Object modeling scripts:
[Begin]

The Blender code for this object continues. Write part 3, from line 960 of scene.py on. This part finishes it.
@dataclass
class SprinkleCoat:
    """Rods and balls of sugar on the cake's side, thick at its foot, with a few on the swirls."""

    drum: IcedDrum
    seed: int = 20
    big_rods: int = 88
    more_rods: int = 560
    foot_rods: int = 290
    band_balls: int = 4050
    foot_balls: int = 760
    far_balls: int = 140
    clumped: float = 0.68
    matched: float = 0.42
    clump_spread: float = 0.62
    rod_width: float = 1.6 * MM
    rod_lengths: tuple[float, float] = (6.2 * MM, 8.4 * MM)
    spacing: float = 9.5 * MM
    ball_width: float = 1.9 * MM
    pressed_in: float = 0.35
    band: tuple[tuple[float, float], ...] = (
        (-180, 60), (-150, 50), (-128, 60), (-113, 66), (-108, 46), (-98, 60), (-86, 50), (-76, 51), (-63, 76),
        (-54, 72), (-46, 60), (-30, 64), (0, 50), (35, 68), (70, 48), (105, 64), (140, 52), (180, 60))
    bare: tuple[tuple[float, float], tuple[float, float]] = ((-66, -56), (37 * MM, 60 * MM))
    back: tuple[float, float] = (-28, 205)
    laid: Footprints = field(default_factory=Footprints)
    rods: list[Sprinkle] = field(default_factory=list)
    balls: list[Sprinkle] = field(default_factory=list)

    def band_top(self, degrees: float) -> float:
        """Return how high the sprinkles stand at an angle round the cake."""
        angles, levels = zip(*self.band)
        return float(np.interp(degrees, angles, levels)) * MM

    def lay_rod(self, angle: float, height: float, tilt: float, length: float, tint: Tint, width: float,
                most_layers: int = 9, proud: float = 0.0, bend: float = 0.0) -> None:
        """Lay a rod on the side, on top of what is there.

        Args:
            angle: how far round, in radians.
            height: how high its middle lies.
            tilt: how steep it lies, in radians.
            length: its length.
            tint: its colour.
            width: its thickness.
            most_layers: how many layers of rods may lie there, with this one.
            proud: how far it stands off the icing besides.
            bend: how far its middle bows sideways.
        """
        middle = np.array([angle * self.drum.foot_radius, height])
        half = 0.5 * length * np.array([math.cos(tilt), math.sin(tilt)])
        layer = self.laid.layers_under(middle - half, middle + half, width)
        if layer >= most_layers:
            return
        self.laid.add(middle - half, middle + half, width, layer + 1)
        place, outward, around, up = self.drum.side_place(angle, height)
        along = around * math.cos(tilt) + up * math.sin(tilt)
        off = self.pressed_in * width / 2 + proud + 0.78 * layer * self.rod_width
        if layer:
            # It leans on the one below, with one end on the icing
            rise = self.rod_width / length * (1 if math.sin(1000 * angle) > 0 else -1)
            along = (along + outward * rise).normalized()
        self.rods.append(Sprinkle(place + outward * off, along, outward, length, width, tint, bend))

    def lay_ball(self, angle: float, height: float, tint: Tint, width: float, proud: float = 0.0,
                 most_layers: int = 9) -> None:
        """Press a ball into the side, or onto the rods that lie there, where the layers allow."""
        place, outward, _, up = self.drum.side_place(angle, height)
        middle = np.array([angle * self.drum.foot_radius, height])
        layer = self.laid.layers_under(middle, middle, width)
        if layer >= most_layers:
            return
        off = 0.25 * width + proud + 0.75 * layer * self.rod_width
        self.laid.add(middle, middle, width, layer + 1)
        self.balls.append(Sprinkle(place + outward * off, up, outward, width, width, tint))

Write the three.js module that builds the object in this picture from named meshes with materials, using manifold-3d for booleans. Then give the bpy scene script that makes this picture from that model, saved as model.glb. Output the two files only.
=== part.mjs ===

[End]

WORK TO DO
Write out the listing once more, matching it exactly.

WRITTEN SOLUTION
The Blender code for this object continues. Write part 3, from line 960 of scene.py on. This part finishes it.
@dataclass
class SprinkleCoat:
    """Rods and balls of sugar on the cake's side, thick at its foot, with a few on the swirls."""

    drum: IcedDrum
    seed: int = 20
    big_rods: int = 88
    more_rods: int = 560
    foot_rods: int = 290
    band_balls: int = 4050
    foot_balls: int = 760
    far_balls: int = 140
    clumped: float = 0.68
    matched: float = 0.42
    clump_spread: float = 0.62
    rod_width: float = 1.6 * MM
    rod_lengths: tuple[float, float] = (6.2 * MM, 8.4 * MM)
    spacing: float = 9.5 * MM
    ball_width: float = 1.9 * MM
    pressed_in: float = 0.35
    band: tuple[tuple[float, float], ...] = (
        (-180, 60), (-150, 50), (-128, 60), (-113, 66), (-108, 46), (-98, 60), (-86, 50), (-76, 51), (-63, 76),
        (-54, 72), (-46, 60), (-30, 64), (0, 50), (35, 68), (70, 48), (105, 64), (140, 52), (180, 60))
    bare: tuple[tuple[float, float], tuple[float, float]] = ((-66, -56), (37 * MM, 60 * MM))
    back: tuple[float, float] = (-28, 205)
    laid: Footprints = field(default_factory=Footprints)
    rods: list[Sprinkle] = field(default_factory=list)
    balls: list[Sprinkle] = field(default_factory=list)

    def band_top(self, degrees: float) -> float:
        """Return how high the sprinkles stand at an angle round the cake."""
        angles, levels = zip(*self.band)
        return float(np.interp(degrees, angles, levels)) * MM

    def lay_rod(self, angle: float, height: float, tilt: float, length: float, tint: Tint, width: float,
                most_layers: int = 9, proud: float = 0.0, bend: float = 0.0) -> None:
        """Lay a rod on the side, on top of what is there.

        Args:
            angle: how far round, in radians.
            height: how high its middle lies.
            tilt: how steep it lies, in radians.
            length: its length.
            tint: its colour.
            width: its thickness.
            most_layers: how many layers of rods may lie there, with this one.
            proud: how far it stands off the icing besides.
            bend: how far its middle bows sideways.
        """
        middle = np.array([angle * self.drum.foot_radius, height])
        half = 0.5 * length * np.array([math.cos(tilt), math.sin(tilt)])
        layer = self.laid.layers_under(middle - half, middle + half, width)
        if layer >= most_layers:
            return
        self.laid.add(middle - half, middle + half, width, layer + 1)
        place, outward, around, up = self.drum.side_place(angle, height)
        along = around * math.cos(tilt) + up * math.sin(tilt)
        off = self.pressed_in * width / 2 + proud + 0.78 * layer * self.rod_width
        if layer:
            # It leans on the one below, with one end on the icing
            rise = self.rod_width / length * (1 if math.sin(1000 * angle) > 0 else -1)
            along = (along + outward * rise).normalized()
        self.rods.append(Sprinkle(place + outward * off, along, outward, length, width, tint, bend))

    def lay_ball(self, angle: float, height: float, tint: Tint, width: float, proud: float = 0.0,
                 most_layers: int = 9) -> None:
        """Press a ball into the side, or onto the rods that lie there, where the layers allow."""
        place, outward, _, up = self.drum.side_place(angle, height)
        middle = np.array([angle * self.drum.foot_radius, height])
        layer = self.laid.layers_under(middle, middle, width)
        if layer >= most_layers:
            return
        off = 0.25 * width + proud + 0.75 * layer * self.rod_width
        self.laid.add(middle, middle, width, layer + 1)
        self.balls.append(Sprinkle(place + outward * off, up, outward, width, width, tint))

Write the three.js module that builds the object in this picture from named meshes with materials, using manifold-3d for booleans. Then give the bpy scene script that makes this picture from that model, saved as model.glb. Output the two files only.
=== part.mjs ===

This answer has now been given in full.